▸ WHAT IS BEING ASKED
Using the data below, output the first line and every line after it up to and including the line containing "top = edgeDrop(shape, along) + rimRadius", exactly as written and with nothing added.
┏━━
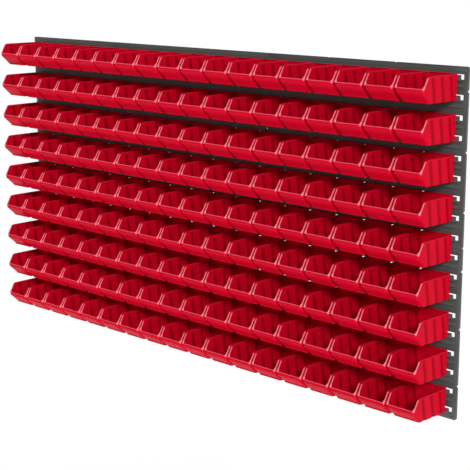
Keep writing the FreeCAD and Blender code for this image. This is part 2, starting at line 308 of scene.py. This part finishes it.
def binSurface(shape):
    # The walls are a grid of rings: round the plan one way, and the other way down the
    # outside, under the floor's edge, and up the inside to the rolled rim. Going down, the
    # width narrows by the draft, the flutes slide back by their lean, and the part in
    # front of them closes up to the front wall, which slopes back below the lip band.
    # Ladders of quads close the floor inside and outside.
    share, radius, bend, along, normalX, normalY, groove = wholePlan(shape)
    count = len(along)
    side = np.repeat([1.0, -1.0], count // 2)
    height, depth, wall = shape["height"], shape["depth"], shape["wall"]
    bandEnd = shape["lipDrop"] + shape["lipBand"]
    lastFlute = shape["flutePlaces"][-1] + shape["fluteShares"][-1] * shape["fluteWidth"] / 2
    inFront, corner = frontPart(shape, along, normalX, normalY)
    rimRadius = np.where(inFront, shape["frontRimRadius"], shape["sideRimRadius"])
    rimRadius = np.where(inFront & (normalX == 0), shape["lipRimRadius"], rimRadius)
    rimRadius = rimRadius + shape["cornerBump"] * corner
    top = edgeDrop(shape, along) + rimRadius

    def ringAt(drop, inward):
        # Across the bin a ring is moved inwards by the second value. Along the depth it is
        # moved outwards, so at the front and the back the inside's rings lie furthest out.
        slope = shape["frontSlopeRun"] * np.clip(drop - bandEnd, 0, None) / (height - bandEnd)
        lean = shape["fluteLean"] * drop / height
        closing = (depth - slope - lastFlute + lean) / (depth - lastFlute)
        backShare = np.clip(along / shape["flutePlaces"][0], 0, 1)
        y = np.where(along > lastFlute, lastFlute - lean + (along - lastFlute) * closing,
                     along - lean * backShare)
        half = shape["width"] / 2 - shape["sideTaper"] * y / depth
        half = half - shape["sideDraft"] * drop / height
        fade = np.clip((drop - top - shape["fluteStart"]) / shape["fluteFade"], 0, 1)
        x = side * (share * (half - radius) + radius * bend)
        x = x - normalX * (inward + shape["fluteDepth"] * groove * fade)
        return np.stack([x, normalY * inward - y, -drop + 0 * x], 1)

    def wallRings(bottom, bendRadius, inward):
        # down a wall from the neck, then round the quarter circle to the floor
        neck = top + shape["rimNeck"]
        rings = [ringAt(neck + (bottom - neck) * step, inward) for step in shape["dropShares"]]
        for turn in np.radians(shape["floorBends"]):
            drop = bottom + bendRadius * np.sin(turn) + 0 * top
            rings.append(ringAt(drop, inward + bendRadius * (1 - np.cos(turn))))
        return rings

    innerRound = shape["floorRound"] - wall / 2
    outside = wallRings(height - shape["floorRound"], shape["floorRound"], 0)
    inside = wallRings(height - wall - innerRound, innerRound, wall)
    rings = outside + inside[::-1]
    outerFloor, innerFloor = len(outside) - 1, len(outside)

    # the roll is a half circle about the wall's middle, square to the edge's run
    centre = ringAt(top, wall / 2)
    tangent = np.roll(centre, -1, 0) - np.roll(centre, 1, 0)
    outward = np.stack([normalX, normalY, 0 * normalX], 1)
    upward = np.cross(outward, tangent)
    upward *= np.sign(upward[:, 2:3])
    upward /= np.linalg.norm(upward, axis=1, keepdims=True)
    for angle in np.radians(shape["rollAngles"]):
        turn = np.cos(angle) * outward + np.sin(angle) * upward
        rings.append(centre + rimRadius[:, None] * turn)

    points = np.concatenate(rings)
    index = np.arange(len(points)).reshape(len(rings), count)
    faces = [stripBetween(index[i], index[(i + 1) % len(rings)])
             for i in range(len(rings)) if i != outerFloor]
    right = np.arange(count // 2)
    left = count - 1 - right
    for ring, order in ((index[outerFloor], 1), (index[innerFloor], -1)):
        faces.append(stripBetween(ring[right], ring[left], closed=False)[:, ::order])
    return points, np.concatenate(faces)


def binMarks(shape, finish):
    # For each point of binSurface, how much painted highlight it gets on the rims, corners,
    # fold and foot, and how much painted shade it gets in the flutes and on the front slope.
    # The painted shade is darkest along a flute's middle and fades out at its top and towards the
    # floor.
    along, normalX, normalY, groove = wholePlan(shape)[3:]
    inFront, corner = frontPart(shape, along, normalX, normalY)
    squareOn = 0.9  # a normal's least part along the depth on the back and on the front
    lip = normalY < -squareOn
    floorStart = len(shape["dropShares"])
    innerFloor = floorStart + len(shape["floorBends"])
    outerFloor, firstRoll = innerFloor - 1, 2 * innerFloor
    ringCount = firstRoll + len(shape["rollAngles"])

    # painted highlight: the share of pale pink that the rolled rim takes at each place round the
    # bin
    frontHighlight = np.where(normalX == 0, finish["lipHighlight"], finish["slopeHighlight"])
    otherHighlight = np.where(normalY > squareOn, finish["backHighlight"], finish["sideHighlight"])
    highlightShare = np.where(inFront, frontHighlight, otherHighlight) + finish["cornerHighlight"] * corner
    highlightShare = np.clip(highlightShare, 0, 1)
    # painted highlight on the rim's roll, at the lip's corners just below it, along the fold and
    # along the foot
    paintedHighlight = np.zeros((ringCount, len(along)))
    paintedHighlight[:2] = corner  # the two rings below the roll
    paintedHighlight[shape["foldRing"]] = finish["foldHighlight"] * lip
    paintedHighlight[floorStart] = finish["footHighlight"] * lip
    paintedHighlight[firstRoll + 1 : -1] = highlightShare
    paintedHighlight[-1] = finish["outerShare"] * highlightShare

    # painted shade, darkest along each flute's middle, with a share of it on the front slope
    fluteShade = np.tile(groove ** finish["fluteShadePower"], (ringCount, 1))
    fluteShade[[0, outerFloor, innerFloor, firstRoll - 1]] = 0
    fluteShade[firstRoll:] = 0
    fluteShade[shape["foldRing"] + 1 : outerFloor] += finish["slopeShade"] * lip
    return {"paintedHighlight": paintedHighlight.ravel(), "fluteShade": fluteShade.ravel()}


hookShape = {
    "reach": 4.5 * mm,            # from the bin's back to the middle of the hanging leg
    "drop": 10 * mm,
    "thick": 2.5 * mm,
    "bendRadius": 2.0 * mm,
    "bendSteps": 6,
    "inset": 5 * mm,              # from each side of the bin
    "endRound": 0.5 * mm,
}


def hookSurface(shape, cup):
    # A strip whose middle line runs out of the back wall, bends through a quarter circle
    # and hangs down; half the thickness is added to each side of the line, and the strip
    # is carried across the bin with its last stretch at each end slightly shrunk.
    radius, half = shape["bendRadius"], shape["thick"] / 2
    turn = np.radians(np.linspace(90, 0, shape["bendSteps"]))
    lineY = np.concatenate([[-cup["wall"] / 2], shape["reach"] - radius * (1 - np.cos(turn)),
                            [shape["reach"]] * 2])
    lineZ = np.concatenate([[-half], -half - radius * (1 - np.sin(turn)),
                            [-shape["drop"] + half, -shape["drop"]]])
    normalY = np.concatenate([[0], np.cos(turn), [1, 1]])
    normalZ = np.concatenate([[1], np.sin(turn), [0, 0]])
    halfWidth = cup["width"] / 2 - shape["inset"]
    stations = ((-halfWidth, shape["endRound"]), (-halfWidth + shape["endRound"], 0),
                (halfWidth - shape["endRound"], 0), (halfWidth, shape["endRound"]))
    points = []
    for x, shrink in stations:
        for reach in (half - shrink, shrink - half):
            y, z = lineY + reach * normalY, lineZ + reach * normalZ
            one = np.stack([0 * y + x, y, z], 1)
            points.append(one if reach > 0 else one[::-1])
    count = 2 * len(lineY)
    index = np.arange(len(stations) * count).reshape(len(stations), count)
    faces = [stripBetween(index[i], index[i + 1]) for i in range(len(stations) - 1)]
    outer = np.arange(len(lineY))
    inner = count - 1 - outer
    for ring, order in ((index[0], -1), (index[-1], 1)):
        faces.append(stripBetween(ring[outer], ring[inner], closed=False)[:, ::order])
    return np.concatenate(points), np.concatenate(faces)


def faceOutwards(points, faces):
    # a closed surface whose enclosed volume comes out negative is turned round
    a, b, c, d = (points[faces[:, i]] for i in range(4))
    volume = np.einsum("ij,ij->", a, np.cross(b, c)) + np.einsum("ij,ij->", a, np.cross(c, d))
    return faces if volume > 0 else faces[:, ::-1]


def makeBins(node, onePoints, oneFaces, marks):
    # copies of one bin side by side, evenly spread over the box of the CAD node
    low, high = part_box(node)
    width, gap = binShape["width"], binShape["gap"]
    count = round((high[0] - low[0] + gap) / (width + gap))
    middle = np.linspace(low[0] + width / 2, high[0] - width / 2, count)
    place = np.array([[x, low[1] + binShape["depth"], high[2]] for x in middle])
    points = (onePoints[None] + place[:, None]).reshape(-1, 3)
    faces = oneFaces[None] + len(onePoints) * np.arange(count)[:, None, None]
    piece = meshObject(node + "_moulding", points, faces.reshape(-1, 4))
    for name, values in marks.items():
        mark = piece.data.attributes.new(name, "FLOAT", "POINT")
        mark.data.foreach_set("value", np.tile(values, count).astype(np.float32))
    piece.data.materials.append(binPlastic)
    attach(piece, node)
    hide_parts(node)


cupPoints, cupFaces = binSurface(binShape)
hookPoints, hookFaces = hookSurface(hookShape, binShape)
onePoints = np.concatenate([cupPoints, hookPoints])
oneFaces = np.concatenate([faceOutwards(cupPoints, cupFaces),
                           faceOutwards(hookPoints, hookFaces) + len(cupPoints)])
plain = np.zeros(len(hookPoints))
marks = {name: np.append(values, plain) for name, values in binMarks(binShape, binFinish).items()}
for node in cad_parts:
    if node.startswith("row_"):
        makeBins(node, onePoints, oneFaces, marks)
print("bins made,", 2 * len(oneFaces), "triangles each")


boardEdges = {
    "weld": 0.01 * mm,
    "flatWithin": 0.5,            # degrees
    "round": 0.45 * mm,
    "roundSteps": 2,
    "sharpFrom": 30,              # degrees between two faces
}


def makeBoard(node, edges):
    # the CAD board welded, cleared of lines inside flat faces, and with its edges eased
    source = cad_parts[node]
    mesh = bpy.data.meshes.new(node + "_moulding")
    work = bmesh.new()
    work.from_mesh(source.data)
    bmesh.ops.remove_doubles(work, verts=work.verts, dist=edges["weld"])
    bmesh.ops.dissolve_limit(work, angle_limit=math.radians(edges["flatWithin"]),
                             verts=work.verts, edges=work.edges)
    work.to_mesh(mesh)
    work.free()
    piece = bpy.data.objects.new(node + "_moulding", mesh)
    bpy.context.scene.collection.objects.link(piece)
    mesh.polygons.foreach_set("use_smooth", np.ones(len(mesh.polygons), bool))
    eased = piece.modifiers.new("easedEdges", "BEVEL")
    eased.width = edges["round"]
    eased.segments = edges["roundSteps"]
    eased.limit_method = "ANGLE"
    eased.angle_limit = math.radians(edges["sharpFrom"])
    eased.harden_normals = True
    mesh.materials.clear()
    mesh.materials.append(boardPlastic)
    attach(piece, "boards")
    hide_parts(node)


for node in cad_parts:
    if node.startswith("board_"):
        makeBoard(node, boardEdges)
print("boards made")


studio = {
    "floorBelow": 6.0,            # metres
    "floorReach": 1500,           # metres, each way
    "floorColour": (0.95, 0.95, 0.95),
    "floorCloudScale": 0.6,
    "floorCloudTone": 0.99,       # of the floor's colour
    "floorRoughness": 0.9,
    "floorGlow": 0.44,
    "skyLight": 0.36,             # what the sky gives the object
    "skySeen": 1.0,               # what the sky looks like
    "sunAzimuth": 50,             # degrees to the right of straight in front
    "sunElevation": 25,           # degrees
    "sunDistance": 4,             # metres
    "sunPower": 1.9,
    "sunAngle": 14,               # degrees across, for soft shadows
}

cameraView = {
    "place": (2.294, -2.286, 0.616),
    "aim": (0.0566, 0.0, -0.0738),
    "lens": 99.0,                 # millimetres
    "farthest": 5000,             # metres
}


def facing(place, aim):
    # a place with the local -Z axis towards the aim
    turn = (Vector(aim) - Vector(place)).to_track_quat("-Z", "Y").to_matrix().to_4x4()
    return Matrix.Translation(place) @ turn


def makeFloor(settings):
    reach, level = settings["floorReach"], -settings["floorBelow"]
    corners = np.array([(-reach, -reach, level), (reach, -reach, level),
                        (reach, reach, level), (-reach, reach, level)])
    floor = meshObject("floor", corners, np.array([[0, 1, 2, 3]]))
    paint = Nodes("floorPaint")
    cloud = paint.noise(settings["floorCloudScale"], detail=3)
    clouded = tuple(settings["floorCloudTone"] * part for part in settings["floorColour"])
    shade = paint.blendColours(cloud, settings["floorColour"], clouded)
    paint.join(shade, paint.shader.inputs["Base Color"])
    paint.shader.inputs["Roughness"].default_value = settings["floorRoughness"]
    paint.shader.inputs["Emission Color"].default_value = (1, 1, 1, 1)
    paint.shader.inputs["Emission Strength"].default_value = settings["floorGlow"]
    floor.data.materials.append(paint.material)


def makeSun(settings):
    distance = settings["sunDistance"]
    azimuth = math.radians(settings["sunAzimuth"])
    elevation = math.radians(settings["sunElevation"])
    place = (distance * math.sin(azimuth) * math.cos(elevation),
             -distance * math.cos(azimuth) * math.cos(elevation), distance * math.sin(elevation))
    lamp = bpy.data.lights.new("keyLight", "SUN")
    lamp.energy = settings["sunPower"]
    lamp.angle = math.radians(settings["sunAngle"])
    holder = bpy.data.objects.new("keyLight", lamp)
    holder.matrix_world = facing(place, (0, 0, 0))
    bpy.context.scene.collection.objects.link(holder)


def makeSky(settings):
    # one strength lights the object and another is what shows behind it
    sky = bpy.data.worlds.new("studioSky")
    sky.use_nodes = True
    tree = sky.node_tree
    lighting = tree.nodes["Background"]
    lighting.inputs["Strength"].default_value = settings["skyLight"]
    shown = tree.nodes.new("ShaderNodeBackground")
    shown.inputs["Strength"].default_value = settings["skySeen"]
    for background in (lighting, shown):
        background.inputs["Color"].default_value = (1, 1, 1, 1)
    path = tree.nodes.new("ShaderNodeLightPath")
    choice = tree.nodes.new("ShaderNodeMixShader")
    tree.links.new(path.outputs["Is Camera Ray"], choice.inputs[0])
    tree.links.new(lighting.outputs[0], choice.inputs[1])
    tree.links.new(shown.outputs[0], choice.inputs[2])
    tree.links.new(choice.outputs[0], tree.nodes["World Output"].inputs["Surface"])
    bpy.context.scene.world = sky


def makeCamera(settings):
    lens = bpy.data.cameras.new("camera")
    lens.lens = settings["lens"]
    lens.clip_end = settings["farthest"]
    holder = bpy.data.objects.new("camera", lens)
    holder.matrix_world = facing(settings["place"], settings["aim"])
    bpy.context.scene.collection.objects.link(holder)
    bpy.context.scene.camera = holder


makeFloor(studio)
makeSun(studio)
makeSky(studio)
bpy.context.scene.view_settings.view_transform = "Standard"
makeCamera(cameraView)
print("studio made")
┗━━
▸ EXERCISE OUTPUT
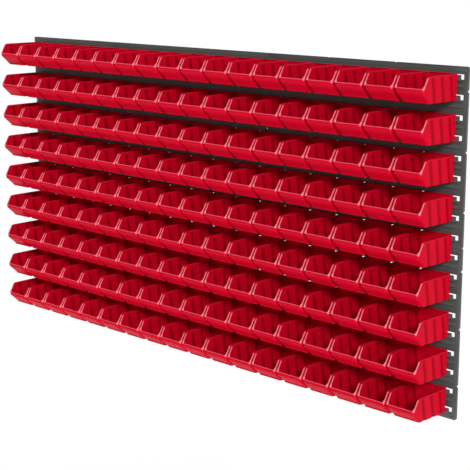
Keep writing the FreeCAD and Blender code for this image. This is part 2, starting at line 308 of scene.py. This part finishes it.
def binSurface(shape):
    # The walls are a grid of rings: round the plan one way, and the other way down the
    # outside, under the floor's edge, and up the inside to the rolled rim. Going down, the
    # width narrows by the draft, the flutes slide back by their lean, and the part in
    # front of them closes up to the front wall, which slopes back below the lip band.
    # Ladders of quads close the floor inside and outside.
    share, radius, bend, along, normalX, normalY, groove = wholePlan(shape)
    count = len(along)
    side = np.repeat([1.0, -1.0], count // 2)
    height, depth, wall = shape["height"], shape["depth"], shape["wall"]
    bandEnd = shape["lipDrop"] + shape["lipBand"]
    lastFlute = shape["flutePlaces"][-1] + shape["fluteShares"][-1] * shape["fluteWidth"] / 2
    inFront, corner = frontPart(shape, along, normalX, normalY)
    rimRadius = np.where(inFront, shape["frontRimRadius"], shape["sideRimRadius"])
    rimRadius = np.where(inFront & (normalX == 0), shape["lipRimRadius"], rimRadius)
    rimRadius = rimRadius + shape["cornerBump"] * corner
    top = edgeDrop(shape, along) + rimRadius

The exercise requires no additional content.